Bill Sheffield is an accomplished singer, songwriter and guitarist that spend the majority of his time developing his craft. From his humble Blues beginnings in Atlanta, Georgia to his Tex-Mex Grammy nominations in the 90’s, Bill has always set high standards for himself as a musician.  Sheffield’s self-described “obsession” with the Blues began at an early age shortly after hearing Blind Willie Johnson. This led to his constant trips to the public library where he immersed himself into early American music.
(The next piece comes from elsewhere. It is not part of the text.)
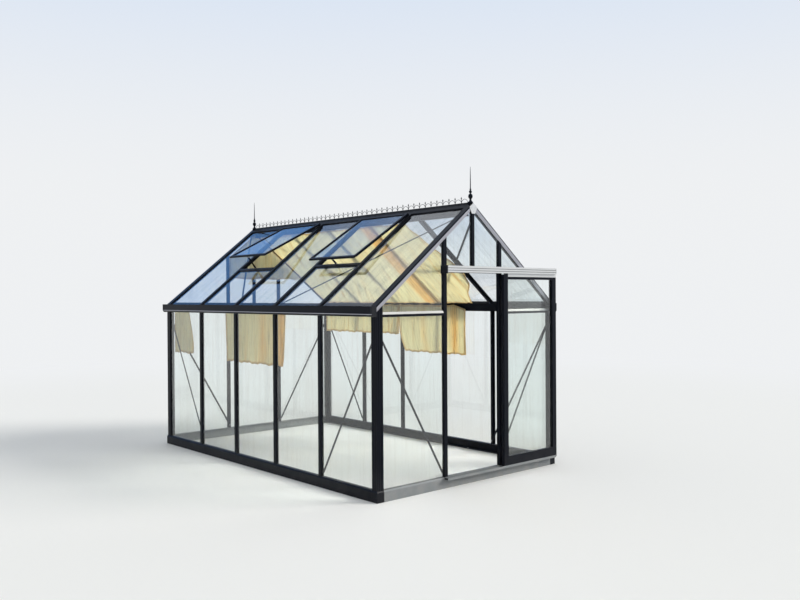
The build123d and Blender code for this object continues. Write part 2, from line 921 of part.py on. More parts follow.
roof_space = under_roof(0, -half_length, half_length)
front_finial = finial() - roof_space
plate_edge = roof_z(plate_half_width, 0)
plate_outline = [
    (-plate_half_width, plate_edge),
    (0, ridge_height),
    (plate_half_width, plate_edge),
    (plate_foot_half_width, ridge_height - plate_drop),
    (-plate_foot_half_width, ridge_height - plate_drop),
]
front_plate = slab_xz(plate_outline, -half_length - plate_thickness, -half_length)

# Braces: flats bolted across the inner faces of the bars


def flat_between(start, end):
    """A flat with cropped corners, in its own plane, between two ends."""
    turn = math.degrees(math.atan2(end[1] - start[1], end[0] - start[0]))
    middle = Pos((start[0] + end[0]) / 2, (start[1] + end[1]) / 2)
    return middle * Rot(0, 0, turn) * cropped_flat(math.dist(start, end), brace_width, brace_crop)


brace_top = eave_bottom - brace_top_drop
brace_foot = sill_height + brace_foot_rise


side_brace_plane = Plane(origin=(frame_depth - half_width, 0, 0), x_dir=(0, 1, 0), z_dir=(1, 0, 0))
gable_brace_plane = Plane(origin=(0, frame_depth - half_length, 0), x_dir=(-1, 0, 0), z_dir=(0, 1, 0))
roof_brace_origin = on_slope(0, frame_depth)
roof_brace_plane = Plane(
    origin=(roof_brace_origin[0], 0, roof_brace_origin[1]),
    x_dir=(0, 1, 0),
    z_dir=(rise, 0, -run),
)
side_brace = extrude(
    side_brace_plane * flat_between((brace_inset - half_length, brace_top), (side_bars[0], brace_foot)),
    brace_thickness,
    dir=side_brace_plane.z_dir,
)
gable_brace = extrude(
    gable_brace_plane * flat_between((half_width - brace_inset, brace_top), (-gable_bars[0], brace_foot)),
    brace_thickness,
    dir=gable_brace_plane.z_dir,
)
brace_high_end = (roof_brace_inset - half_length, bars_top - roof_brace_end)
brace_low_end = (side_bars[1], eave_seat + roof_brace_end)
roof_brace = extrude(
    roof_brace_plane * flat_between(brace_high_end, brace_low_end),
    brace_thickness,
    dir=roof_brace_plane.z_dir,
)
wall_braces = []
for brace in (side_brace, gable_brace):
    wall_braces += [brace, to_right(brace), to_back(brace), to_right(to_back(brace))]
roof_braces = [
    roof_brace,
    to_right(roof_brace),
    to_back(roof_brace),
    to_right(to_back(roof_brace)),
]

# Door track: a hooded extrusion with a raised bead that the rollers run on

shelf_edge = door_back - shelf_bead_inset - shelf_bead_width / 2
track_outline = [
    (gable_face, shelf_low),
    (gable_face, track_high),
    (track_front, track_high),
]
for drop in track_groove_drops:
    track_outline.append((track_front, track_high - drop + track_groove / 2))
    track_outline.append((track_front + track_groove_depth, track_high - drop))
    track_outline.append((track_front, track_high - drop - track_groove / 2))
bead_top = shelf_low + shelf_thickness + shelf_bead_height
track_outline += [
    (track_front, header_low),
    (track_front + track_wall, header_low),
    (track_front + track_wall, track_high - track_wall),
    (gable_face - track_wall, track_high - track_wall),
    (gable_face - track_wall, shelf_low + shelf_thickness),
    (shelf_edge + shelf_bead_width, shelf_low + shelf_thickness),
    (shelf_edge + shelf_bead_width, bead_top),
    (shelf_edge, bead_top),
    (shelf_edge, shelf_low),
]
track_left = -doorway_half - cap_width - track_overrun
track_right = door_right - track_end_inset
door_track = slab_yz(track_outline, track_left, track_right)

guide_back = door_back + door_clearance
guide_front = door_front - door_clearance
guide_floor = door_low - door_clearance
sill_face = gable_face - sill_out
guide_outline = [
    (sill_face, guide_floor - guide_wall),
    (sill_face, guide_floor),
    (guide_back + guide_wall, guide_floor),
    (guide_back + guide_wall, guide_floor + guide_lip),
    (guide_back, guide_floor + guide_lip),
    (guide_back, guide_floor),
    (guide_front, guide_floor),
    (guide_front, guide_floor + guide_lip),
    (guide_front - guide_wall, guide_floor + guide_lip),
    (guide_front - guide_wall, guide_floor - guide_wall),
]
door_guide = slab_yz(guide_outline, track_left, track_right)
track_strut = block(
    (half_width - corner, half_width - corner + strut_width),
    (gable_face - strut_thickness, gable_face),
    (shelf_low - strut_length, shelf_low),
)

# Door leaf: two stiles and two rails round one pane, hung from two rollers

door_middle = (door_front + door_back) / 2
pane_front = door_middle - glass_thickness / 2
pane_back = door_middle + glass_thickness / 2
stile_outline = [
    (door_chamfer, 0),
    (door_stile, 0),
    (door_stile, pane_front - door_front),
    (door_stile - groove_depth, pane_front - door_front),
    (door_stile - groove_depth, pane_back - door_front),
    (door_stile, pane_back - door_front),
    (door_stile, door_thickness),
    (door_chamfer, door_thickness),
    (0, door_thickness - door_chamfer),
    (0, door_chamfer),
]
stile_plane = Plane(origin=(door_left, door_front, door_low), x_dir=(1, 0, 0), z_dir=(0, 0, 1))
left_stile = extruded(stile_outline, stile_plane, door_high - door_low)
door_centre_plane = Plane.YZ.offset((door_left + door_right) / 2)
right_stile = mirror(left_stile, about=door_centre_plane)


def door_rail(low, high, groove_at):
    """A rail between the stiles, with its groove on the edge that faces the pane."""
    span = (door_left + door_stile, door_right - door_stile)
    rail = block(span, (door_front, door_back), (low, high))
    groove = block(span, (pane_front, pane_back), (groove_at - groove_depth, groove_at + groove_depth))
    return rail - groove


top_rail_low = door_high - door_top_rail
bottom_rail_high = door_low + door_bottom_rail
top_rail = door_rail(top_rail_low, door_high, top_rail_low)
bottom_rail = door_rail(door_low, bottom_rail_high, bottom_rail_high)
pane_reach = groove_depth - edge_gap
door_pane = block(
    (door_left + door_stile - pane_reach, door_right - door_stile + pane_reach),
    (pane_front, pane_back),
    (bottom_rail_high - pane_reach, top_rail_low + pane_reach),
)

roller_radius = roller_groove_radius + roller_rim
axle_height = bead_top + roller_clearance + roller_groove_radius
bead_middle = shelf_edge + shelf_bead_width / 2
roller_front = bead_middle - roller_width / 2
hanger_back = roller_front - roller_clearance
hanger_front = hanger_back - hanger_thickness


def roller_outline():
    """Half section of the grooved roller, from its bore outward and along its axle."""
    bead_half = shelf_bead_width / 2 + roller_clearance
    edge = roller_width / 2
    bore = axle_radius + roller_bore_gap
    return [
        (bore, -edge),
        (roller_radius, -edge),
        (roller_radius, -bead_half - roller_flare),
        (roller_groove_radius, -bead_half),
        (roller_groove_radius, bead_half),
        (roller_radius, bead_half + roller_flare),
        (roller_radius, edge),
        (bore, edge),
    ]


def roller(x):
    """A grooved roller that rides on the track's bead."""
    turned = revolve(closed_face(roller_outline()), Axis.Y)
    return Pos(x, bead_middle, axle_height) * turned


def hanger(x):
    """A plate bolted to the leaf's top edge, with the axle that carries a roller."""
    plate_top = track_high - track_wall - hanger_top_gap
    plate = block(
        (x - hanger_width / 2, x + hanger_width / 2),
        (hanger_front, hanger_back),
        (door_high, plate_top),
    )
    axle_plane = Plane(origin=(x, hanger_back, axle_height), z_dir=(0, 1, 0))
    axle = extrude(axle_plane * Circle(axle_radius), roller_width + axle_end, dir=(0, 1, 0))
    return plate + axle


roller_places = (door_left + roller_inset, door_right - roller_inset)

# Shade cloth: inside the right slope, across the back gable and down the side walls

cloth_outer = frame_depth + brace_thickness + cloth_gap
cloth_inner = cloth_outer + cloth_depth
cloth_end = half_length - cloth_end_gap
roof_cloth_head = bars_top - cloth_ridge_gap
roof_cloth_outline = [
    (side_bars[0] + roof_cloth_foot_inset, cloth_eave_gap),
    (cloth_end, cloth_eave_gap),
    (cloth_end, roof_cloth_head),
    (side_bars[0] + roof_cloth_head_inset, roof_cloth_head),
    (side_bars[0] - roof_cloth_pull, roof_cloth_pull_height),
]
roof_cloth_origin = on_slope(0, cloth_outer)
roof_cloth_plane = Plane(
    origin=(roof_cloth_origin[0], 0, roof_cloth_origin[1]),
    x_dir=(0, 1, 0),
    z_dir=(rise, 0, -run),
)
roof_cloth = to_right(extruded(roof_cloth_outline, roof_cloth_plane, cloth_depth))
gable_cloth_low = header_low + gable_cloth_lift
gable_cloth_top = frame_depth + gable_cloth_roof_gap
gable_cloth_right = half_width - (gable_cloth_low - roof_z(half_width, gable_cloth_top)) / math.tan(pitch)
gable_cloth_left = gable_bars[0] - gable_cloth_lap
gable_cloth_outline = [
    (gable_cloth_left, gable_cloth_low),
    (gable_cloth_right, gable_cloth_low),
    (0, roof_z(0, gable_cloth_top)),
    (gable_cloth_left, roof_z(gable_cloth_left, gable_cloth_top)),
]
gable_cloth_back = half_length - frame_depth - cloth_gap
gable_cloth = slab_xz(gable_cloth_outline, gable_cloth_back - cloth_depth, gable_cloth_back)
drape_inner, drape_top = on_slope(cloth_eave_gap, cloth_inner)
drape_high = drape_top - cloth_gap
long_hem = eave_height - right_drape_long_drop
short_hem = eave_height - right_drape_short_drop
right_drape_front = side_bars[0] + right_drape_inset
right_drape_step = right_drape_front + right_drape_long_width
right_drape_outline = [
    (right_drape_front, drape_high),
    (right_drape_front, long_hem),
    (right_drape_step, long_hem),
    (right_drape_step + right_drape_step_run, short_hem),
    (cloth_end, short_hem),
    (cloth_end, drape_high),
]
right_drape = slab_yz(right_drape_outline, -drape_inner - cloth_depth / 2, -drape_inner + cloth_depth / 2)
left_drape_face = frame_depth + brace_thickness + cloth_gap - half_width
left_drape_high = eave_height - eave_step_height - cloth_gap
near_drape = block(
    (left_drape_face, left_drape_face + cloth_depth),
    (side_bars[1] - left_drape_laps[0], side_bars[2] + left_drape_laps[1]),
    (eave_height - left_drape_drop, left_drape_high),
)
far_drape_hem = eave_height - left_far_drape_drop
far_drape_outline = [
    (cloth_end, far_drape_hem),
    (cloth_end, left_drape_high),
    (cloth_end - left_far_drape_head_width, left_drape_high),
    (cloth_end - left_far_drape_hem_width, far_drape_hem),
]
far_drape = slab_yz(far_drape_outline, left_drape_face, left_drape_face + cloth_depth)


def both_sides(pieces):
    """The pieces and their copies across the ridge."""
    return pieces + [to_right(piece) for piece in pieces]


nodes = {
    "side_base_sills": both_sides([left_sill]),
    "gable_base_sills": [front_sill, to_back(front_sill)],
    "corner_posts": both_sides([front_left_post, to_back(front_left_post)]),
    "left_wall_bars": left_bars,
    "right_wall_bars": [to_right(bar) for bar in left_bars],
    "left_wall_glass": left_wall_panes,
    "right_wall_glass": [to_right(piece) for piece in left_wall_panes],
    "eave_beams": both_sides([left_beam]),
    "left_gutter": [left_gutter],
    "right_gutter": [to_right(left_gutter)],
    "front_gable_bars": front_bars,
    "back_gable_bars": [to_back(bar) for bar in back_bars],
    "front_gable_transoms": both_sides([left_transom]) + [header],
    "back_gable_transoms": [to_back(t) for t in both_sides([left_transom]) + [back_centre_transom]],
    "front_gable_rafters": both_sides([front_left_rafter]),
    "back_gable_rafters": [to_back(r) for r in both_sides([front_left_rafter])],
    "gable_trims": both_sides([front_left_trim, to_back(front_left_trim)]),
    "front_gable_glass": both_sides(front_left_panes),
    "back_gable_glass": [to_back(p) for p in both_sides(back_left_panes) + [back_centre_lower]],
    "left_roof_bars": left_roof_bars,
    "right_roof_bars": [to_right(bar) for bar in left_roof_bars],
    "left_roof_glass": left_roof_panes,
    "right_roof_glass": [to_right(piece) for piece in left_roof_panes],
    "ridge_beam": [ridge_beam],
    "ridge_cresting": [cresting],
    "ridge_finials": [front_finial, to_back(front_finial)],
    "apex_plates": [front_plate, to_back(front_plate)],
    "vent_sashes": left_sashes + right_sashes,
    "vent_glass": left_sash_panes + right_sash_panes,
    "vent_hinges": both_sides(left_hinges),
    "vent_sills": both_sides(left_vent_sills),
    "vent_stays": left_stays + right_stays,
    "wall_braces": wall_braces,
    "roof_braces": roof_braces,
    "door_track": [door_track],
    "door_guide": [door_guide],
    "track_strut": [track_strut],
    "door_stiles": [left_stile, right_stile],
    "door_rails": [top_rail, bottom_rail],
    "door_glass": [door_pane],
    "door_hangers": [hanger(x) for x in roller_places],
    "door_rollers": [roller(x) for x in roller_places],
    "roof_shade_cloth": [roof_cloth, gable_cloth],
    "right_wall_shade_cloth": [right_drape],
    "left_wall_shade_cloths": [near_drape, far_drape],
}

os.makedirs("parts", exist_ok=True)
to_footprint_centre = Pos(0, centre_shift, 0)
for name, pieces in nodes.items():
    solids = [solid for piece in pieces for solid in piece.solids()]
    placed = [to_footprint_centre * solid for solid in solids]
    export_step(Compound(children=placed), f"parts/{name}.step")
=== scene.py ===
import math
import random

import bmesh
import bpy
import numpy as np
from mathutils import Matrix, Vector
from mathutils.bvhtree import BVHTree


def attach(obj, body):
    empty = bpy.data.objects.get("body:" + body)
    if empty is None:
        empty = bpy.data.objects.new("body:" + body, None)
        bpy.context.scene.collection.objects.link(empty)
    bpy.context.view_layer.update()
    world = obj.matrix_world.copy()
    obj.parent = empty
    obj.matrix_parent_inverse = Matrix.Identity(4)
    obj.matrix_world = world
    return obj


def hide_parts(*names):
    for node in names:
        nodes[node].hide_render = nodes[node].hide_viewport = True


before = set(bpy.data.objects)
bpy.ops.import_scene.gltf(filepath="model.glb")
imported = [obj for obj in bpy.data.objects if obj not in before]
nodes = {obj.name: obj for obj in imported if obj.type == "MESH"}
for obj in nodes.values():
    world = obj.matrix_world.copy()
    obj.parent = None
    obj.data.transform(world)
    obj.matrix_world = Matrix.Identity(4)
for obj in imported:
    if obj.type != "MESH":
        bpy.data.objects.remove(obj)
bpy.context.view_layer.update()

# The stand point of the photograph: standing height, off the front left corner, looking
# level across the house on its diagonal through a lens of normal length.

eye = Vector((-5.565, -7.104, 1.734))
heading = 0.7279
dip = 0.0054
lean = -0.0057
lens_mm = 36.785
film_mm = 36
farthest = 200

look = Vector(
    (math.sin(heading) * math.cos(dip), math.cos(heading) * math.cos(dip), -math.sin(dip))
)
level = Vector((math.cos(heading), -math.sin(heading), 0))
upward = level.cross(look)
side = math.cos(lean) * level + math.sin(lean) * upward
top = math.cos(lean) * upward - math.sin(lean) * level
stand = bpy.data.objects.new("camera", bpy.data.cameras.new("camera"))
stand.data.lens = lens_mm
stand.data.sensor_width = film_mm
stand.data.clip_end = farthest
stand.matrix_world = Matrix.Translation(eye) @ Matrix((side, top, -look)).transposed().to_4x4()
bpy.context.scene.collection.objects.link(stand)
bpy.context.scene.camera = stand
bpy.context.scene.view_settings.view_transform = "Standard"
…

It was during this time that he began to develop his intricate finger picking style of slide guitar. Overtime his style has evolved, melding pure emotionalism with Blues, Country, Gospel and Soul. By the tender age of eighteen Bill began playing in coffee houses and bars around Atlanta and quickly became known as the only authentic Blues player in the city. He soon found himself as the opening act for the likes of Big Mama Thorton, Muddy Waters and other prominent musicians who passed through Atlanta. He eventually put together his own band called “Cool Breeze” which toured the East Coast playing R&B & Motown covers. It was during this time that Bill was able to work with such greats as B.B. King, Delbert McClinton, Roy Buchanan, Bonnie Raitt and many others.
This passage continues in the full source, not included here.